Mr. Ivanov was also responsible for helping shape the Kremlin’s image, which has not been aided in recent months by unfeeling comments, particularly from Dmitri A. Medvedev, the prime minister.
In one public encounter he suggested that schoolteachers unsatisfied with their pay should go into business, and in another told a retiree in Crimea that there was no money to raise pensions. “There just isn’t any money now,” Mr. Medvedev said, before fleeing the encounter with a cheery, “You hang in there!”
Some analysts suggested that Mr. Putin is provoking a new confrontation with Ukraine to finally resolve the political stalemate in eastern Ukraine in his favor and, given the dismay within the electorate over the economy, to secure votes for his supporters in Parliament and produce a show of national solidarity.
Analysts have also detected another trend in recent appointments, with Mr. Putin naming former bodyguards and intelligence agents to important political posts, such as regional governors.
When Yevgeny Zinichev was appointed acting governor of the Kaliningrad region last month, reporters were surprised to find him in earlier pictures working as the president’s bodyguard.

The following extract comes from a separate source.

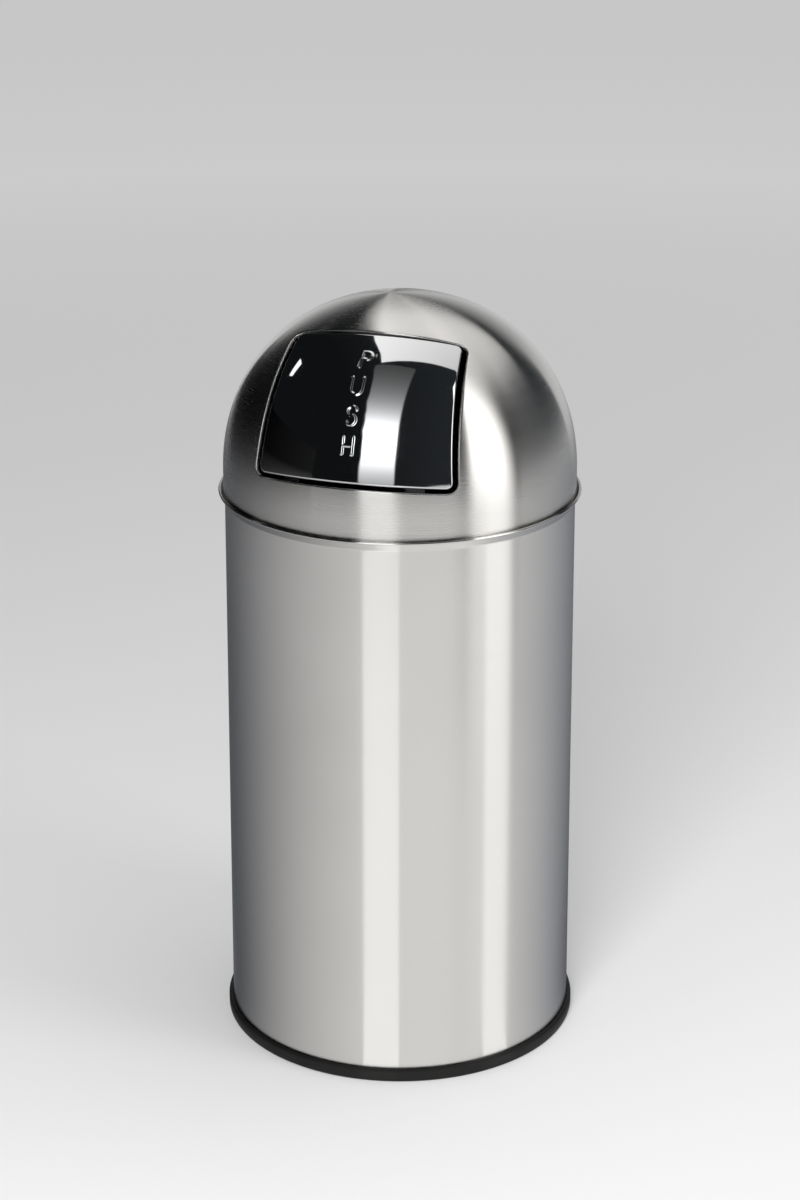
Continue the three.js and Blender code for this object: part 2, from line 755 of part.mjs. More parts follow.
// The left ear and its rivets are the right ones turned half round the axis.
const rightHoles = rivetHoles();
const wall = linerWall().subtract(rightHoles).subtract(rightHoles.rotate([0, 0, 180]));
const liner = group(
  "liner",
  piece("liner_wall", wall, galvanised),
  piece("liner_bottom", linerBottom(), galvanised),
);
for (const [side, hand] of sides) {
  const fittings = group("fittings_" + hand, piece("bail_ear_" + hand, bailEar(), zincPlate));
  for (const [way, place] of [[-1, "front"], [1, "rear"]])
    fittings.add(piece(`ear_rivet_${hand}_${place}`, earRivet(side * way), zincPlate));
  fittings.rotation.z = side > 0 ? 0 : Math.PI;
  liner.add(fittings);
}

// The bail lies folded to the rear, its arch against the liner's wall.
const bailDrop = Math.acos((linerRadius + bailWire + fit) / bailRadius);
const bail = group("bail", piece("bail_handle", bailHandle(), zincPlate));
bail.position.z = pivotHeight;
bail.rotation.x = -(Math.PI / 2 + bailDrop);
liner.add(bail);

const lid = group(
  "lid",
  piece("dome_shell", domeShell(), brushedSteel),
  piece("lid_collar", lidCollar(), brushedSteel),
);
const wire = springPath();
const hingeSet = group(
  "hinge",
  piece("hinge_pin", hingePin(), springSteel),
  piece("torsion_spring", tube(wire, springWire, springFacets), springSteel),
);
hingeSet.position.copy(hinge);
const flap = group("flap", piece("flap_panel", flapPanel(), mirrorSteel));
for (const [side, hand] of sides) {
  lid.add(piece("hinge_bracket_" + hand, hingeBracket(side), zincPlate));
  lid.add(piece("stop_bumper_" + hand, stopBumper(side), rubber));
  hingeSet.add(piece("pin_clip_" + hand, pinClip(side), springSteel));
  hingeSet.add(piece("hinge_washer_" + hand, hingeWasher(side), nylon));
  flap.add(piece("flap_ear_" + hand, flapEar(side), zincPlate));
  flap.add(piece("stop_tab_" + hand, stopTab(side), zincPlate));
}
lid.add(hingeSet, flap);
lid.position.z = springLine;

const ownGap = leastGap(wire, springWire, coilSteps - 1);
console.log("spring wire's least gap to itself:", ownGap.toFixed(2), "mm");

export default group("dome_top_receptacle", bin, liner, lid);
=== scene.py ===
"""A dome-top waste receptacle: a brushed stainless tube on a rubber ring, a lift-off dome with a
sprung, mirror-polished push flap, and a galvanised bucket with a wire bail inside it.

Shapes are worked out in millimetres and put into their meshes in metres. +Z is up, the flap faces
-Y, and the origin is on the bin's axis at floor level.
"""
import math

import bpy
import bmesh
import numpy as np
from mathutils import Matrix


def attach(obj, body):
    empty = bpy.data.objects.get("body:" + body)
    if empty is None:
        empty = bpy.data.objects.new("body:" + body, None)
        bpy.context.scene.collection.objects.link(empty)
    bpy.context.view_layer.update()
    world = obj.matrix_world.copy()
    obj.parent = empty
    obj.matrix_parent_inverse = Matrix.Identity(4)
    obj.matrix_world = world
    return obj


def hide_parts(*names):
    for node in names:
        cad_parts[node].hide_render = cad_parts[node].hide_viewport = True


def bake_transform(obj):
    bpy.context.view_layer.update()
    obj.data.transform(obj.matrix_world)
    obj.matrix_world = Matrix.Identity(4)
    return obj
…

And when Mr. Putin organized a new, powerful national guard last year answering directly to the president, he promoted a former bodyguard, Viktor V. Zolotov, to the rank of army general and made him the director. The new head of customs, Vladimir Bulavin, worked earlier as deputy chief of the F.S.B.
Mr. Putin, the former head of the F.S.B., the successor agency to the K.G.B., was already inclined to trust former bodyguards and members of the agency for their unquestioning loyalty.
That outlook only deepened, given that the wars in Ukraine and Syria have thrust him together more often with advisers from the military and the security services, some analysts pointed out.
“A general from the Ministry of Defense or the F.S.B. will not ask unnecessary questions, or look at Putin through the eyes of a former friend who still expects special treatment,” wrote Ms. Stanovaya of the Carnegie Moscow Center.